━━━━━ Given data

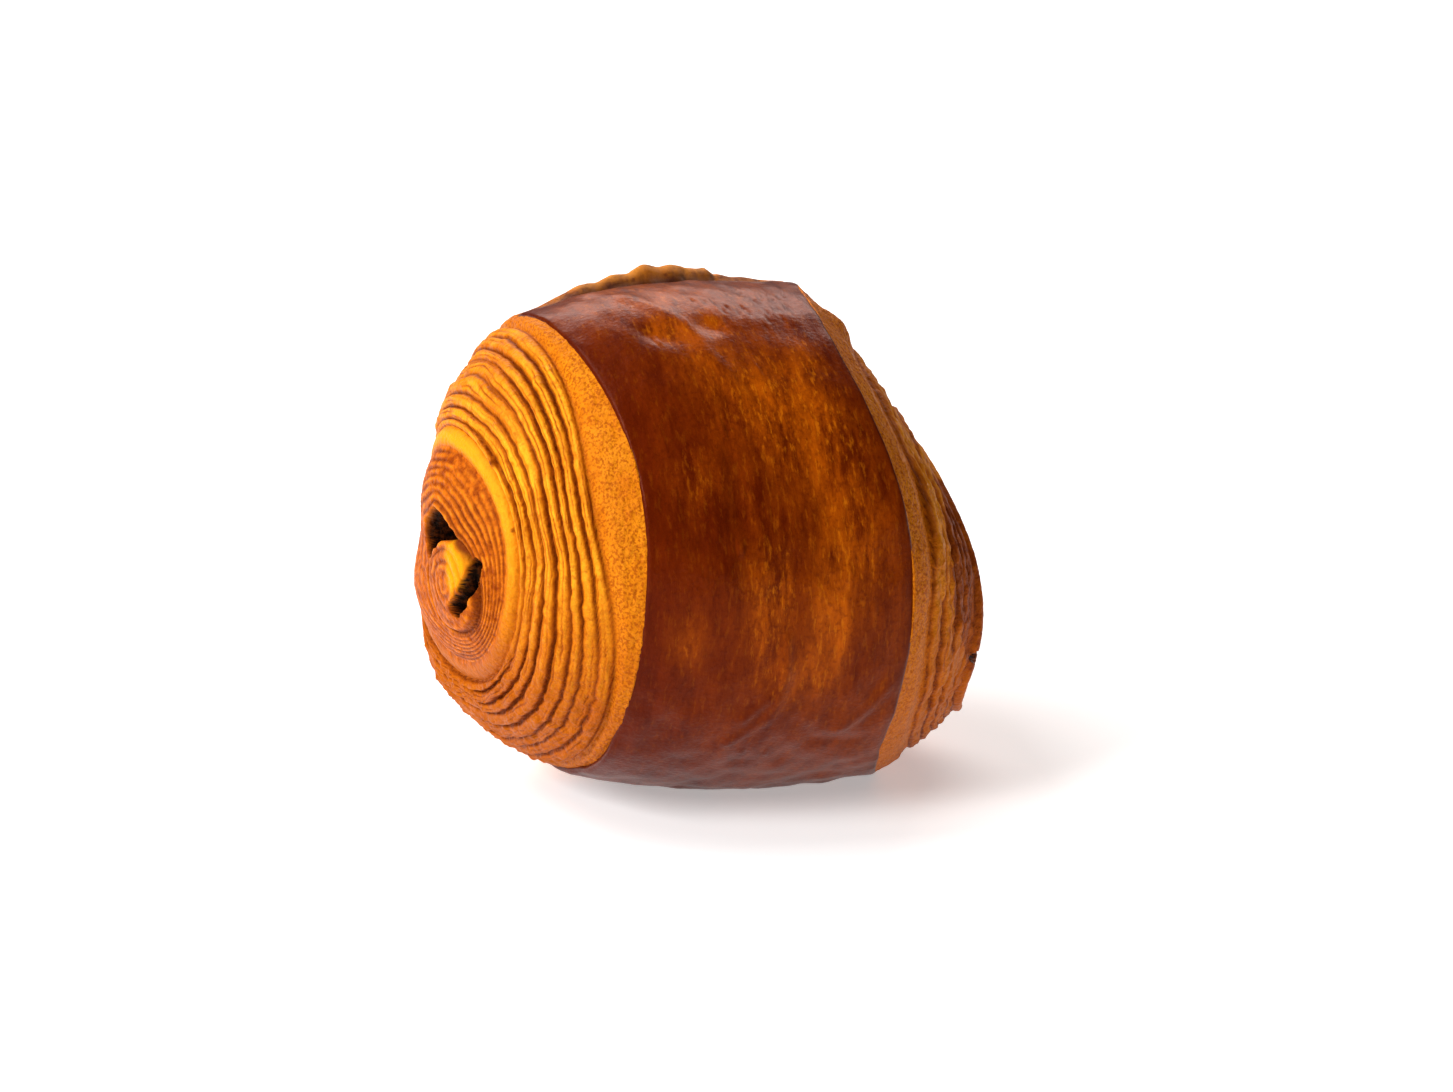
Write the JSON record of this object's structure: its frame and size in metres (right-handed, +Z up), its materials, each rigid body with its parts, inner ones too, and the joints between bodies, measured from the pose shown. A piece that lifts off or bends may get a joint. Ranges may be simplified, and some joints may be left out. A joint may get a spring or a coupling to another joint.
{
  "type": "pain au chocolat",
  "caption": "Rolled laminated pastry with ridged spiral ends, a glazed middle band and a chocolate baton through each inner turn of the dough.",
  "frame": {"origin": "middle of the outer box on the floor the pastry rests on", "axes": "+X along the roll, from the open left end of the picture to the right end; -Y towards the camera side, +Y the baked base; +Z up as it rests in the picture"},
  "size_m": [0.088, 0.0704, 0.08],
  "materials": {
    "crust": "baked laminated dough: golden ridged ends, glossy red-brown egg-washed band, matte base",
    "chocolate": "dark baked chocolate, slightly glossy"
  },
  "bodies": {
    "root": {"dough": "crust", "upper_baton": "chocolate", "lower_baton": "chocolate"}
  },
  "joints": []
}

━━━━━━━━━━
━━━━━ Given data

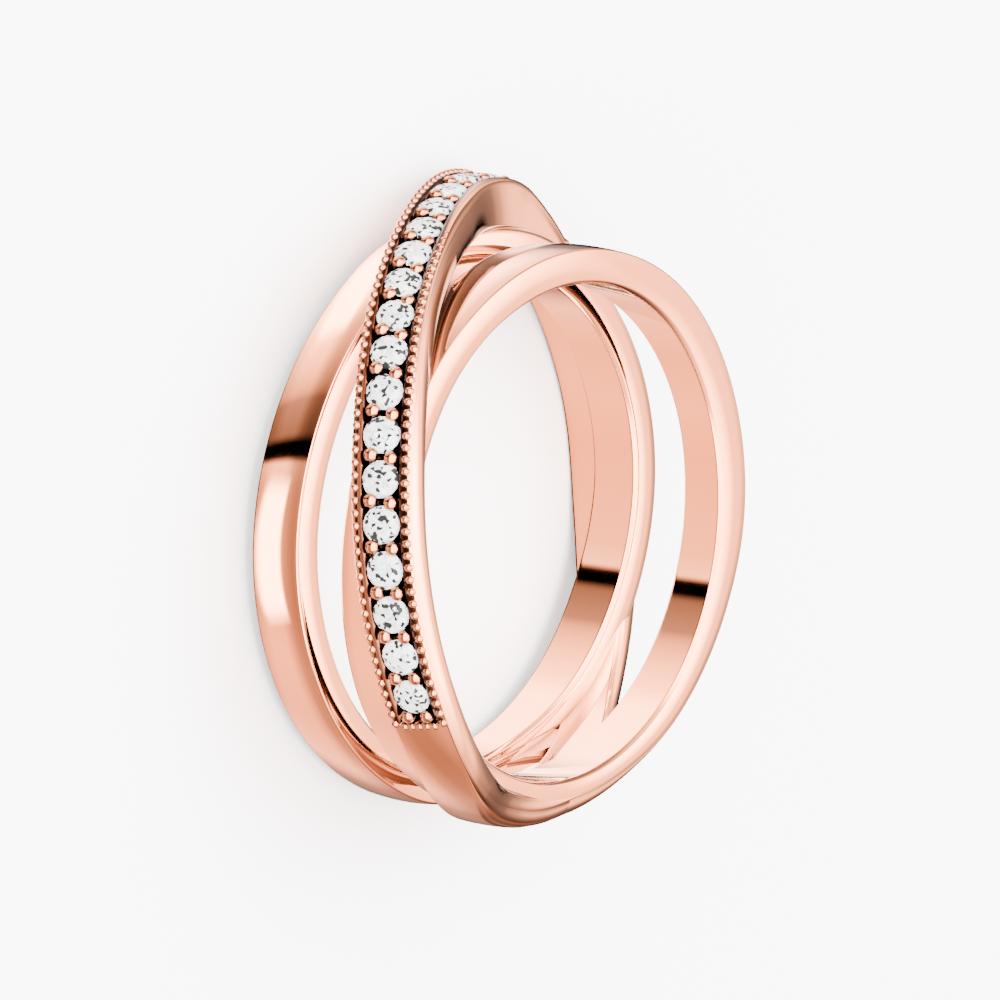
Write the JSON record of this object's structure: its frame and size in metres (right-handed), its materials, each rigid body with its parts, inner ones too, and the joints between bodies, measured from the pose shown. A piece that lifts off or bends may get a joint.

━━━━━━━━━━

Show each line of the data that contains the string "object".

Write the JSON record of this object's structure: its frame and size in metres (right-handed, +Z up), its materials, each rigid body with its parts, inner ones too, and the joints between bodies, measured from the pose shown. A piece that lifts off or bends may get a joint. Ranges may be simplified, and some joints may be left out. A joint may get a spring or a coupling to another joint.
Write the JSON record of this object's structure: its frame and size in metres (right-handed), its materials, each rigid body with its parts, inner ones too, and the joints between bodies, measured from the pose shown. A piece that lifts off or bends may get a joint.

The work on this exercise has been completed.